As noted before, Barnard students, faculty, and staff come from a wide array of backgrounds where no two people have the same lived experiences. This means that there is always something to be learned, and faculty have as much to learn from students as students do from faculty. As instructors change their syllabi in order to be more inclusive, they must become comfortable making mistakes, being corrected, and learning with their students. This requires everyone in the class, and especially instructors, to embody a posture of humility in response to feedback, which means refusing to dwell excessively on mistakes and implicitly burdening students with the task of forgiveness during class time. See the subsection on Instructor Position and Power for further comments on this and the importance of not leaving it to students of color to address racism in class materials or interactions.

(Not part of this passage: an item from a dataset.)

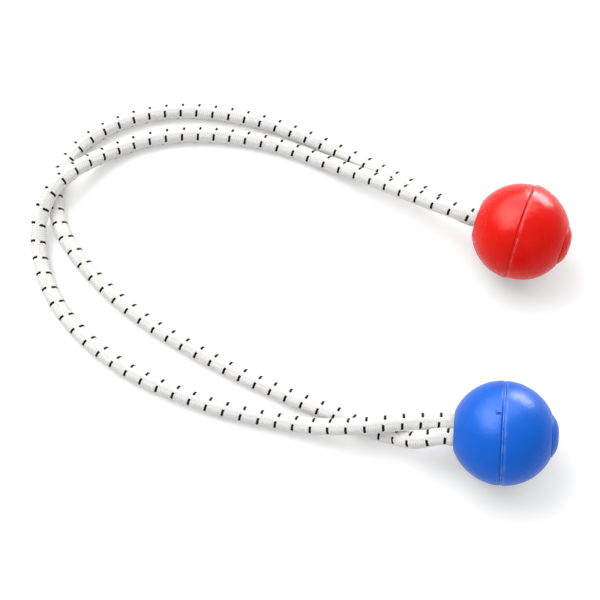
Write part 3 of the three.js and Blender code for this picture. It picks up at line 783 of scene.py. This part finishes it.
def misfit(mesh, shift):
    """The red halves were welded a little off each other: the rear one's skin stands aside at the seam."""
    for vertex in mesh.vertices:
        if vertex.co.length > BALL_RADIUS - SKIN_DEPTH:
            share = min(max(vertex.co.x / SHIFT_FADES, 0), 1)
            vertex.co += Vector(shift) * (1 - share**2 * (3 - 2 * share))


for ball in BALLS:
    edge = (WELL_RADIUS + WELL_EDGE_ROUNDING,
            math.sqrt((BALL_RADIUS - WELL_EDGE_ROUNDING)**2 - (WELL_RADIUS + WELL_EDGE_ROUNDING)**2))
    edge_angle = math.atan2(edge[1], edge[0])
    outline = [
        *reversed(seam_dip(ball, 1)),
        *arc((0, 0), BALL_RADIUS, BARE_ANGLES[ball], edge_angle, 44)[1:],
        *arc(edge, WELL_EDGE_ROUNDING, edge_angle, math.pi, 6)[1:],
        (WELL_RADIUS, SNAP_PLACE + SNAP_WIDTH / 2 + SNAP_HEIGHT),
        (WELL_RADIUS + SNAP_HEIGHT, SNAP_PLACE + SNAP_WIDTH / 2),
        (WELL_RADIUS + SNAP_HEIGHT, SNAP_PLACE - SNAP_WIDTH / 2),
        (WELL_RADIUS, SNAP_PLACE - SNAP_WIDTH / 2 - SNAP_HEIGHT),
        (WELL_RADIUS, SEAM),
        (SLEEVE_RADIUS, SEAM),
        *arc((0, 0), HOLLOW_RADIUS, SLEEVE_ROOT, math.asin(REBATE_DEPTH / HOLLOW_RADIUS), 20),
        (HOLLOW_RADIUS + LIP_WALL + SEAM_CLEARANCE, REBATE_DEPTH),
        (HOLLOW_RADIUS + LIP_WALL + SEAM_CLEARANCE, SEAM),
    ]
    shell = turned(f"{ball}_rear_half", outline)
    uneven(shell.data, SEEDS[ball]["rear"])
    ribbed(shell, 1, REBATE_DEPTH + RIB_SETBACK, PLASTICS[ball])
    mark_seam_shade_and_highlight(shell.data, ball)
    misfit(shell.data, SEAMS[ball]["shift"])
    moulded(shell, ball, f"{ball}_ball")
    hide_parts(f"{ball}_rear_shell")


# Weld beads: the halves are spun together until their rims melt, and the melt stands between two shallow
# grooves as an uneven bead right round the ball.
BEAD_SECTION_STEPS = 10
BEAD_SIDES = 288
BEAD_SINK, BEAD_SINK_SCALE = 0.00026, 420
BEAD_WANDER, BEAD_WANDER_SCALE = 0.00018, 260

for ball in BALLS:
    low = BALL_RADIUS - DIP_DEPTH - BEAD_ROOT + BEAD_GAP
    half = SEAMS[ball]["bead"] - BEAD_GAP
    shoulder = BALL_RADIUS - DIP_DEPTH
    crest = [(shoulder + (DIP_DEPTH - SEAMS[ball]["low"]) * math.sin(a), half * math.cos(a))
             for a in np.linspace(0, math.pi, BEAD_SECTION_STEPS + 1)]
    bead = turned(f"{ball}_weld_bead", [(low, half), *crest, (low, -half)], sides=BEAD_SIDES)
    seed = Vector((0, 0, SEEDS[ball]["bead"]))
    for vertex in bead.data.vertices:
        across = vertex.co * Vector((0, 1, 1))
        raised = max(across.length - shoulder, 0) / DIP_DEPTH
        vertex.co += Vector(SEAMS[ball]["shift"]) * raised / 2
        sink = 0.5 + 0.5 * noise.noise(across * BEAD_SINK_SCALE + seed)
        wander = noise.noise(across * BEAD_WANDER_SCALE - seed)
        vertex.co -= across.normalized() * raised * sink * BEAD_SINK
        vertex.co.x += raised * wander * BEAD_WANDER
    mark_seam_shade_and_highlight(bead.data, ball)
    moulded(bead, ball, f"{ball}_ball")


# End caps: a domed plug each, with a small flat at its crown and a slotted skirt. It snaps into the rear
# shell's well and keeps the ferrule on its shoulder. Its rim stands a little proud of the ball.
CAP_CLEARANCE = 0.0002
CAP_RADIUS = WELL_RADIUS - CAP_CLEARANCE
RIM_STANDS, CROWN_STANDS = 0.00015, 0.0006
CAP_RIM = math.sqrt(BALL_RADIUS**2 - CAP_RADIUS**2) + RIM_STANDS
CAP_CROWN = BALL_RADIUS + CROWN_STANDS
CAP_DOME_POWER = 3
CAP_FLAT_RADIUS = 0.0015
CAP_EDGE_ROUNDING, CAP_EDGE_TURN = 0.00025, math.radians(54)
CAP_DISC, CAP_SKIRT_WALL = 0.0018, 0.0007
SKIRT_END = 0.0026
SLOT_COUNT, SLOT_WIDTH, SLOT_LENGTH, SLOT_OVERRUN = 4, 0.0012, 0.006, 0.0005
CAP_FLAT_STEP = 0.00004

for ball in BALLS:
    edge_radius = CAP_RADIUS - CAP_EDGE_ROUNDING
    dome = [(radius, CAP_CROWN - (CAP_CROWN - CAP_RIM) * (radius / edge_radius)**CAP_DOME_POWER)
            for radius in np.linspace(CAP_FLAT_RADIUS, edge_radius, 21)]
    flat = dome[0][1] - CAP_FLAT_STEP
    snap_top = SNAP_PLACE + SNAP_WIDTH / 2 - SEAM_CLEARANCE
    snap_bottom = SNAP_PLACE - SNAP_WIDTH / 2 + SEAM_CLEARANCE
    outline = [
        (0, CAP_RIM - CAP_DISC),
        (CAP_RADIUS - CAP_SKIRT_WALL, CAP_RIM - CAP_DISC),
        (CAP_RADIUS - CAP_SKIRT_WALL, SKIRT_END),
        (CAP_RADIUS, SKIRT_END),
        (CAP_RADIUS, snap_bottom - SNAP_HEIGHT),
        (CAP_RADIUS + SNAP_HEIGHT, snap_bottom),
        (CAP_RADIUS + SNAP_HEIGHT, snap_top),
        (CAP_RADIUS, snap_top + SNAP_HEIGHT),
        *arc((edge_radius, CAP_RIM - CAP_EDGE_ROUNDING), CAP_EDGE_ROUNDING, 0, CAP_EDGE_TURN, 8),
        *reversed(dome[:-1]),
        (CAP_FLAT_RADIUS - CAP_FLAT_STEP, flat),
        (0, flat),
    ]
    cap = turned(f"{ball}_snap_cap", outline)
    slots = ring_of_boxes(
        "slots", SLOT_COUNT, 0.5, (SLOT_LENGTH + SLOT_OVERRUN, WELL_RADIUS, SLOT_WIDTH),
        (SKIRT_END + (SLOT_LENGTH - SLOT_OVERRUN) / 2, (WELL_RADIUS + CAP_RADIUS - CAP_SKIRT_WALL) / 2, 0),
        PLASTICS[ball])
    combine(cap, slots, "DIFFERENCE")
    moulded(cap, ball, f"{ball}_ball")
    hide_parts(f"{ball}_end_cap")


# Ferrules: a strip of zinc-plated steel each, pressed round both strands in a figure of eight. They sit
# on the front shell's shoulder, inside the ball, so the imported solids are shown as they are.
ZINC_DARK, ZINC_PALE = (0.55, 0.56, 0.58, 1), (0.68, 0.69, 0.7, 1)


def ferrule_material():
    material, tree, shader = principled("zinc_plated_steel")
    place = own_place(tree)
    crystals = add_node(tree, "ShaderNodeTexVoronoi", {"Vector": place, "Scale": 700}).outputs["Color"]
    drawn = add_node(tree, "ShaderNodeMapping", {"Vector": place, "Scale": (300, 3200, 3200)}).outputs[0]
    lines = grain(tree, drawn, 1.0, 3)
    tree.links.new(mixed(tree, crystals, ZINC_DARK, ZINC_PALE), shader.inputs["Base Color"])
    tree.links.new(maths(tree, "ADD", 0.24, maths(tree, "MULTIPLY", lines, 0.25)), shader.inputs["Roughness"])
    tree.links.new(bumped(tree, 0.3, 0.00004, lines), shader.inputs["Normal"])
    shader.inputs["Metallic"].default_value = 1
    return material


PLATED_STEEL = ferrule_material()
for ball in BALLS:
    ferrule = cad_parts[f"{ball}_ferrule"]
    ferrule.data.materials.clear()
    ferrule.data.materials.append(PLATED_STEEL)


# Core ends: the bare latex bundle that stands a little out of each cut sheath, inside the ball, where the
# cord was cut to length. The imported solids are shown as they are.
for ball in BALLS:
    for strand_name in STRANDS:
        core_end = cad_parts[f"{ball}_{strand_name}_core_end"]
        core_end.data.materials.clear()
        core_end.data.materials.append(LATEX)


# The table: a plain white sheet that keeps the soft shadows. It shows paler to the camera than it lights the
# balls, as in an overexposed photograph, and fades into the white room further out.
FLOOR_HALF = 1.6
FLOOR_SHADE, FLOOR_SEEN_SHADE = (0.72, 0.72, 0.72, 1), (0.95, 0.95, 0.95, 1)
FLOOR_LIFT, FLOOR_FADES = 0.2, (0.35, 1.1)


def seen_ray(tree):
    """1 for what the camera, a mirror or glass sees, 0 for light that bounces."""
    path = add_node(tree, "ShaderNodeLightPath").outputs
    seen = maths(tree, "MAXIMUM", path["Is Camera Ray"], path["Is Glossy Ray"])
    return maths(tree, "MAXIMUM", seen, path["Is Transmission Ray"])


sheet_mesh = bpy.data.meshes.new("table")
corners = [(x * FLOOR_HALF, y * FLOOR_HALF, 0) for x, y in ((-1, -1), (1, -1), (1, 1), (-1, 1))]
sheet_mesh.from_pydata(corners, [], [(0, 1, 2, 3)])
table = bpy.data.objects.new("table", sheet_mesh)
bpy.context.scene.collection.objects.link(table)
paint, paint_tree, paint_shader = principled("white_sheet")
seen = seen_ray(paint_tree)
shade = mixed(paint_tree, seen, FLOOR_SHADE, FLOOR_SEEN_SHADE)
paint_tree.links.new(shade, paint_shader.inputs["Base Color"])
paint_shader.inputs["Roughness"].default_value = 0.8
paint_shader.inputs["Specular IOR Level"].default_value = 0.2
paint_shader.inputs["Emission Color"].default_value = (1, 1, 1, 1)
away = vectors(paint_tree, "LENGTH", own_place(paint_tree))
lift = add_node(paint_tree, "ShaderNodeMapRange", {
    0: away, 1: FLOOR_FADES[0], 2: FLOOR_FADES[1], 3: FLOOR_LIFT, 4: 1.0},
    interpolation_type="SMOOTHSTEP").outputs[0]
paint_tree.links.new(maths(paint_tree, "MULTIPLY", seen, lift), paint_shader.inputs["Emission Strength"])
sheet_mesh.materials.append(paint)


# Light: a large softbox above and behind to the left, a low one behind to the right and a weak one in front,
# in a pale room. Three cards only show in the balls' gloss, as the spot and the broad sheen above the middle.
SOFTBOXES = {
    "overhead_softbox": {"from": (-0.455, 0.37, 0.8), "far": 1.0, "size": (0.8, 0.65), "watts": 5.2},
    "low_softbox": {"from": (0.56, 0.78, 0.27), "far": 0.9, "size": (0.48, 0.3), "watts": 1.8},
    "front_softbox": {"from": (0.1, -0.75, 0.65), "far": 1.2, "size": (0.9, 0.6), "watts": 2.4},
}
GLOSS_CARDS = {
    "glint_card": {"from": (0.56, 0.78, 0.27), "far": 0.95, "size": (0.58, 0.36), "watts": 23},
    "sheen_card": {"from": (-0.25, 0.56, 0.78), "far": 1.0, "size": (1.9, 1.2), "watts": 62},
    "roof_card": {"from": (-0.46, 0.15, 0.87), "far": 1.0, "size": (0.9, 0.8), "watts": 16},
}
AIM = Vector((-0.07, 0.02, 0.01))
ROOM_LOW, ROOM_HIGH = (0.26, 0.26, 0.26, 1), (0.95, 0.95, 0.95, 1)
ROOM_SEEN = (1, 1, 1, 1)
ROOM_BRIGHT_SIDE = (-0.15, 0.42, 0.9)
ROOM_SPREAD = (0.3, 1.0)

for name, box in (SOFTBOXES | GLOSS_CARDS).items():
    lamp = bpy.data.lights.new(name, "AREA")
    lamp.shape = "RECTANGLE"
    lamp.size, lamp.size_y = box["size"]
    lamp.energy = box["watts"]
    light = bpy.data.objects.new(name, lamp)
    way = Vector(box["from"]).normalized()
    light.location = AIM + way * box["far"]
    light.rotation_euler = way.to_track_quat("Z", "Y").to_euler()
    light.visible_diffuse = name in SOFTBOXES
    light.visible_glossy = name in GLOSS_CARDS
    bpy.context.scene.collection.objects.link(light)

room = bpy.data.worlds.new("room")
room.use_nodes = True
room_tree = room.node_tree
background = next(node for node in room_tree.nodes if node.type == "BACKGROUND")
ray = add_node(room_tree, "ShaderNodeTexCoord").outputs["Generated"]
facing = vectors(room_tree, "DOT_PRODUCT", ray, Vector(ROOM_BRIGHT_SIDE).normalized())
facing = add_node(room_tree, "ShaderNodeMapRange", {0: facing, 1: ROOM_SPREAD[0], 2: ROOM_SPREAD[1]},
                  interpolation_type="SMOOTHSTEP").outputs[0]
walls = mixed(room_tree, facing, ROOM_LOW, ROOM_HIGH)
shown = mixed(room_tree, seen_ray(room_tree), walls, ROOM_SEEN)
room_tree.links.new(shown, background.inputs["Color"])
bpy.context.scene.world = room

Ensure that students are aware that they can speak to other members of the community, not just instructors, if they need help. Instructors should also recognise that they do not have to be the only resource for students, and can feel free to utilize the CEP’s feedback map when directing students to support on campus.
How do I define belonging in my classroom? What proactive measures can I take to ensure my students recognize that they belong in my classroom? How can I practice recognizing when my students may need the space and time to grieve and address their emotions?
Who do I feel comfortable talking to about feeling a sense of belonging and non-belonging in the classroom? What can I do, in tandem with faculty, to help my peers feel like they belong? What might I need to approach an instructor to ask for the space I need to address my emotions and process potentially harmful course material?